Case study: Espa Life at Corinthia
ESPA Life at Corinthia is a hotel spa in London that opened in July 2011. Melissa Culver is the spa's treatments manager.
"The retail area at Espa Life at Corinthia forms an integral part of our main reception area with the full range of Espa products being both visible and accessible to clients. It is open plan, light and spacious, and clients are able to easily test and sample our products. It has its own retail check-out point where there is also the facility for gift wrapping.
"I work closely with our dedicated retail specialist and review our sales on a monthly basis. Our Espa business development manager is always happy to assist where necessary in ensuring our displays are relevant and current. We only tend to change our point of sale in line with Espa promotions and new product launches as our product display area is such an iconic part of our overall reception that we do not feel the need to change it."
Case study: Adamina Spa
Adamina Spa is a day spa based in Kensington, London. It opened five years ago, and was relaunched earlier this year as a Concept Spa by Italian skincare brand Comfort Zone. Karine Veniere is the general manager.

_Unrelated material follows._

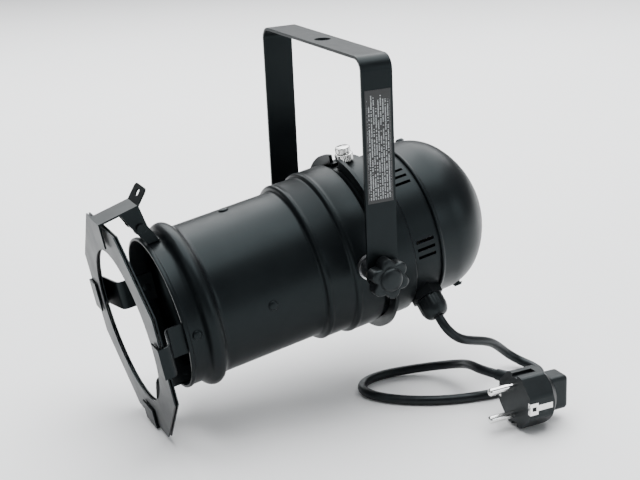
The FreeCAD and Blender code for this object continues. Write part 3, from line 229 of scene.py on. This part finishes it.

"We have a fabulous retail area in the large, bright reception. We kept the main features of the spa when relaunching, and just refreshed the reception area. Comfort Zone is colour coded by range so the products really stand out against the white walls.
"We have the Comfort Zone experience lightbox tables and think they are fantastic. They are comfortable to use, have lights underneath, are interactive and don't intimidate people. We have two in the main area and one in the back where people wait, mainly for waxing.
"Most of the retail sales are from the experience tables because that's where people get to play with the products. We get a big pick-up from testers we have in the changing rooms as well. In the last three months since our relaunch, our retail has increased by 30%."
Case study: Richard Ward Hair & Metrospa
Richard Ward Hair & Metrospa was refurbished in 2011. Gavin Hoare is the salon manager.
"Our retail area occupies the ground floor of the salon. The space is divided up with the reception team situated opposite our fitted, illuminated retail shelves. We have a central display unit, which is on wheels so it can easily be moved around the space on delivery days to maximise floor space when needed. In addition to this, we have three jewellery display units located on the walls and in the window recess. At the foot of the stairs leading to the salon and ground floor passageway we have a recessed display unit and three wall-mounted, locked display units, which we use to house all our electrical retail goods such as hair dryers and curling tongs.
"Our retail area accounts for around 8% of the turnover for the business, and since the refurbishment we have had a steady growth on the returns from our retail space."